The U.S. semiconductor industry is on the brink of a significant shift following the proposed 25% tariff on semiconductors by President Donald Trump.
This move is expected to reshape trade relationships, impact global supply chains, and influence the long-term growth of the semiconductor industry. While the immediate effect on India may be minimal, experts predict strained U.S.-Asia relations and rising costs for tech giants like Apple, NVIDIA, and Tesla.
The India Electronics and Semiconductor Association (IESA) has assessed the impact of the tariff on India’s semiconductor sector.
According to Ashok Chandak, President of IESA, India is unlikely to experience significant immediate consequences. Since India does not export a large volume of semiconductors to the U.S., the tariff will have little direct effect. Additionally, India maintains a zero import duty on semiconductors, reducing the risk of reciprocal tariffs.
Despite the geopolitical shifts, Chandak is confident about India’s position, stating that “in the long run, Indian semiconductor brands will not be at a major disadvantage, as the U.S. tariff is expected to apply uniformly to all exporting nations.” India’s focus on strengthening its domestic semiconductor ecosystem will ensure stability in the sector.
The semiconductor industry is heavily reliant on Taiwan (via TSMC) and South Korea (via Samsung) for chip production. By imposing a 25% tariff, the U.S. risks damaging diplomatic and trade relations with these crucial allies.
The tariff may encourage other nations to strengthen regional trade partnerships to reduce dependence on U.S. markets. According to IESA, this could result in closer collaboration between European and Asian semiconductor industries, potentially reshaping the global supply chain.

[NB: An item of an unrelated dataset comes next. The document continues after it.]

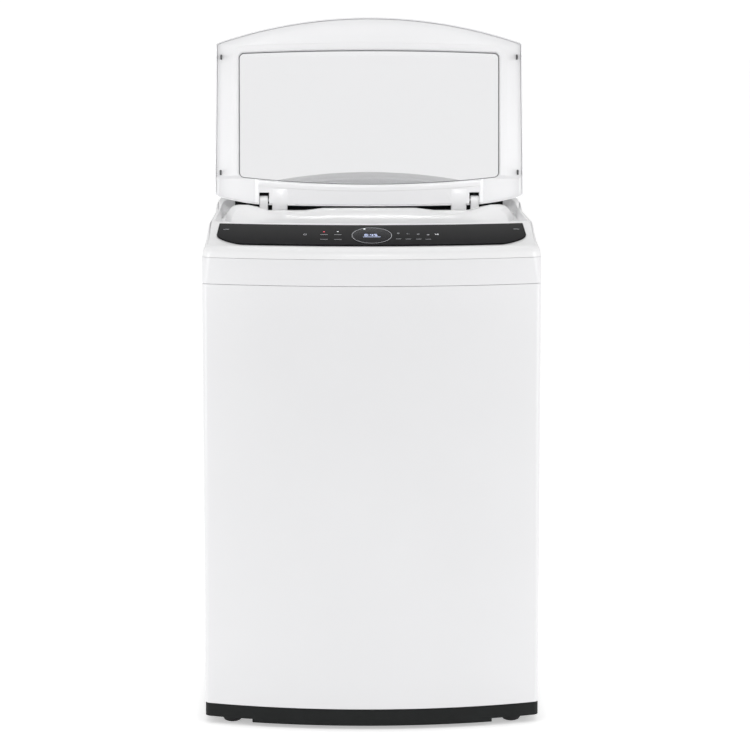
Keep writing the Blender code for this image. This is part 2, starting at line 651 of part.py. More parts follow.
def make_tub():
    """The outer tub, its top ring, and the steel bracket with four arms that the springs carry."""
    axis = empty("tub_axis", (0.0, 0.0, 0.0))
    wall = 0.003
    inner = TUB_RADIUS - wall
    tub = [(0.045, TUB_BOTTOM), (0.240, TUB_BOTTOM), (TUB_RADIUS, TUB_BOTTOM + 0.016), (TUB_RADIUS, TUB_TOP),
           (inner, TUB_TOP), (inner, TUB_BOTTOM + 0.0175), (0.2385, TUB_BOTTOM + 0.0035),
           (0.045, TUB_BOTTOM + 0.0035)]
    add_lathe("outer_tub", tub, "tub_grey", parent=axis)
    low = TUB_TOP + GAP
    ring = [(0.212, 0.7860), (0.224, 0.7905), (0.2645, 0.7890), (0.2645, low), (0.2590, low),
            (0.2590, 0.7850),
            (0.226, 0.7865), (0.2132, 0.7825)]
    add_lathe("tub_ring", ring, "ring_white", parent=axis)
    top = TUB_BOTTOM - 0.0035
    section = ((0.0455, ARM_Z), (0.125, ARM_Z), (0.125, top), (0.0455, top))
    rings = [[(x, y, z) for x, y in circle(r, 32)] for r, z in section]
    bracket = add_object("tub_bracket", rings_bmesh(rings, closed=True), "zinc_steel", axis)
    for x, y in rod_places():
        reach = math.hypot(x, y)
        along = Vector((x, y)) / reach
        across = Vector((-along.y, along.x))
        near, far = 0.085, reach + 0.020
        corners = [along * near - across * 0.028, along * far - across * 0.017, along * far + across * 0.017,
                   along * near + across * 0.028]
        combine(bracket, prism_bmesh([tuple(c) for c in corners], ARM_Z, ARM_Z + 0.0040), "UNION",
                parent=axis)
        hole = cylinder_bmesh(ROD_RADIUS + 0.0015, ARM_Z - 0.01, ARM_Z + 0.02, 12)
        combine(bracket, hole, "DIFFERENCE", parent=axis, location=(x, y, 0.0))
    return axis


def rod_places():
    return [(side * ROD_X, y) for y in (ROD_FRONT_Y, ROD_REAR_Y) for side in (-1, 1)]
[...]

A 25% tariff would significantly increase costs for semiconductors imported from Taiwan, South Korea, and China. Chandak noted, “The additional costs will likely be passed on to consumers, making smartphones, laptops, electric vehicles, and industrial electronics more expensive.” Companies such as Apple, NVIDIA, and Tesla will face reduced profit margins or be forced to increase product prices.
Companies may attempt to bypass tariffs by diversifying their semiconductor supply chains. However, as Chandak highlighted, “Establishing new semiconductor manufacturing partnerships can take years, given the complexity and cost of semiconductor fabs.” This transition could cause long-term disruptions in supply chains.
Building semiconductor fabrication plants (fabs) is an expensive and time-intensive process. Typically, a single fab can cost between $10 billion and $25 billion. According to Chandak, companies must carefully assess multiple factors such as tax policies, regulatory frameworks, talent availability, and labor market conditions before making investment decisions.
U.S. companies heavily reliant on Asian semiconductor foundries may experience increased costs and production delays. Although the tariff might encourage domestic semiconductor manufacturing, scaling up production in the U.S. remains a long-term endeavor requiring substantial investment.
While initiatives like the CHIPS and Science Act are in place, IESA warns that establishing high-volume semiconductor fabs in the U.S. will take years. Chandak emphasized, “The tariffs alone will not drive rapid semiconductor manufacturing growth in the US. No company will shut down an existing multi-billion-dollar fab to relocate operations overnight.” Instead, companies will strategically plan investments based on long-term demand forecasts.
The proposed tariffs may conflict with the Information Technology Agreement (ITA), an international treaty signed by the U.S. and other nations. According to Chandak, “major US semiconductor companies could resist the tariffs, given that many rely on Asian foundries and OSAT facilities for production.”
Although the tariffs are designed to promote domestic production and align with U.S. national security objectives, companies may prioritize maintaining zero tariffs on essential components and raw materials needed for chip production. This could lead to further industry resistance.
The proposed 25% tariff on semiconductors may have far-reaching consequences beyond just increasing costs. While India’s semiconductor industry is expected to remain stable in the short term, broader U.S.-Asia trade relations could be severely affected.
Taiwan and South Korea—key players in global semiconductor manufacturing—could see strained diplomatic ties with the U.S. Meanwhile, companies like Apple, NVIDIA, and Tesla face significant cost pressures, which may be passed on to consumers.
Additionally, the shift towards localized production and potential international treaty violations further complicate the situation. While the tariff aims to boost domestic chip manufacturing, industry experts caution that such changes require years of strategic investment and planning.
Ultimately, the global semiconductor landscape is set for a transformation, with stakeholders needing to weigh the benefits of increased domestic production against the risks of trade isolation and higher costs.